* _TASK TO CARRY OUT_:
Copy each line exactly.

** START PROVIDED DATA **

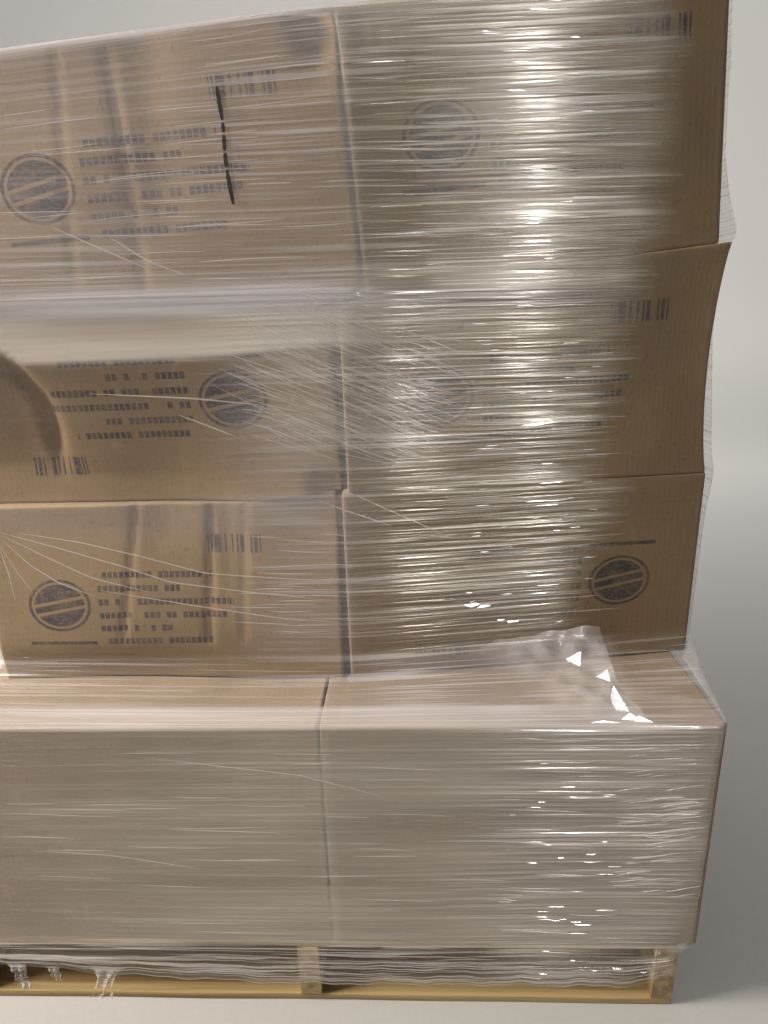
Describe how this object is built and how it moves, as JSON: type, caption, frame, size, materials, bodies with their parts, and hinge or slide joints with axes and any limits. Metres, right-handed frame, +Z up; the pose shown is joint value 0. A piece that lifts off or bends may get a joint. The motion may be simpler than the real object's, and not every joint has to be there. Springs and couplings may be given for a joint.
{
  "type": "shrink wrapped pallet load",
  "caption": "Cartons stacked on a wooden stringer pallet and wrapped in clear stretch film, with a wider plain bottom layer and smaller printed cartons above.",
  "frame": {"origin": "on the floor under the middle of the pallet, which is also the middle of its underside", "axes": "+X to the right across the front, +Y from the front to the back along the stringers, +Z up"},
  "size_m": [1.065, 1.224, 1.2851],
  "materials": {
    "pallet_wood": "rough sawn",
    "plain_carton": "matt corrugated board",
    "printed_carton": "matt corrugated board with blue black print",
    "stretch_film": "clear glossy film, crinkled"
  },
  "bodies": {
    "root": {"base_carton_left_back": "plain_carton", "base_carton_left_front": "plain_carton", "base_carton_left_middle": "plain_carton", "base_carton_right_back": "plain_carton", "base_carton_right_front": "plain_carton", "base_carton_right_middle": "plain_carton", "bottom_board_back_lead": "pallet_wood", "bottom_board_front_lead": "pallet_wood", "bottom_board_inner_1": "pallet_wood", "bottom_board_inner_2": "pallet_wood", "bottom_board_inner_3": "pallet_wood", "carton_lower_left_back": "printed_carton", "carton_lower_left_front": "printed_carton", "carton_lower_left_middle": "printed_carton", "carton_lower_right_back": "printed_carton", "carton_lower_right_front": "printed_carton", "carton_lower_right_middle": "printed_carton", "carton_middle_left_back": "printed_carton", "carton_middle_left_front": "printed_carton", "carton_middle_left_middle": "printed_carton", "carton_middle_right_back": "printed_carton", "carton_middle_right_front": "printed_carton", "carton_middle_right_middle": "printed_carton", "carton_top_left_back": "printed_carton", "carton_top_left_front": "printed_carton", "carton_top_left_middle": "printed_carton", "carton_top_right_back": "printed_carton", "carton_top_right_front": "printed_carton", "carton_top_right_middle": "printed_carton", "deck_board_back_lead": "pallet_wood", "deck_board_front_lead": "pallet_wood", "deck_board_inner_1": "pallet_wood", "deck_board_inner_2": "pallet_wood", "deck_board_inner_3": "pallet_wood", "deck_board_inner_4": "pallet_wood", "deck_board_inner_5": "pallet_wood", "stretch_film": "stretch_film", "stringer_centre": "pallet_wood", "stringer_left": "pallet_wood", "stringer_right": "pallet_wood"}
  },
  "joints": []
}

** END PROVIDED DATA **

* _EXPECTED ANSWER_:
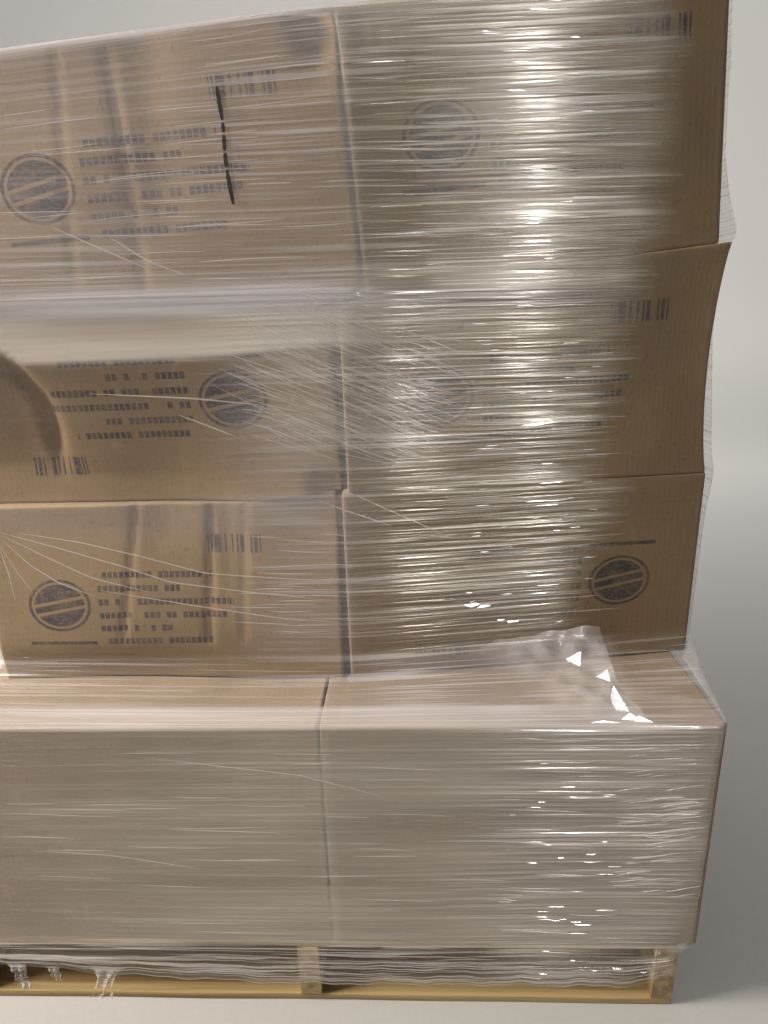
Describe how this object is built and how it moves, as JSON: type, caption, frame, size, materials, bodies with their parts, and hinge or slide joints with axes and any limits. Metres, right-handed frame, +Z up; the pose shown is joint value 0. A piece that lifts off or bends may get a joint. The motion may be simpler than the real object's, and not every joint has to be there. Springs and couplings may be given for a joint.
{
  "type": "shrink wrapped pallet load",
  "caption": "Cartons stacked on a wooden stringer pallet and wrapped in clear stretch film, with a wider plain bottom layer and smaller printed cartons above.",
  "frame": {"origin": "on the floor under the middle of the pallet, which is also the middle of its underside", "axes": "+X to the right across the front, +Y from the front to the back along the stringers, +Z up"},
  "size_m": [1.065, 1.224, 1.2851],
  "materials": {
    "pallet_wood": "rough sawn",
    "plain_carton": "matt corrugated board",
    "printed_carton": "matt corrugated board with blue black print",
    "stretch_film": "clear glossy film, crinkled"
  },
  "bodies": {
    "root": {"base_carton_left_back": "plain_carton", "base_carton_left_front": "plain_carton", "base_carton_left_middle": "plain_carton", "base_carton_right_back": "plain_carton", "base_carton_right_front": "plain_carton", "base_carton_right_middle": "plain_carton", "bottom_board_back_lead": "pallet_wood", "bottom_board_front_lead": "pallet_wood", "bottom_board_inner_1": "pallet_wood", "bottom_board_inner_2": "pallet_wood", "bottom_board_inner_3": "pallet_wood", "carton_lower_left_back": "printed_carton", "carton_lower_left_front": "printed_carton", "carton_lower_left_middle": "printed_carton", "carton_lower_right_back": "printed_carton", "carton_lower_right_front": "printed_carton", "carton_lower_right_middle": "printed_carton", "carton_middle_left_back": "printed_carton", "carton_middle_left_front": "printed_carton", "carton_middle_left_middle": "printed_carton", "carton_middle_right_back": "printed_carton", "carton_middle_right_front": "printed_carton", "carton_middle_right_middle": "printed_carton", "carton_top_left_back": "printed_carton", "carton_top_left_front": "printed_carton", "carton_top_left_middle": "printed_carton", "carton_top_right_back": "printed_carton", "carton_top_right_front": "printed_carton", "carton_top_right_middle": "printed_carton", "deck_board_back_lead": "pallet_wood", "deck_board_front_lead": "pallet_wood", "deck_board_inner_1": "pallet_wood", "deck_board_inner_2": "pallet_wood", "deck_board_inner_3": "pallet_wood", "deck_board_inner_4": "pallet_wood", "deck_board_inner_5": "pallet_wood", "stretch_film": "stretch_film", "stringer_centre": "pallet_wood", "stringer_left": "pallet_wood", "stringer_right": "pallet_wood"}
  },
  "joints": []
}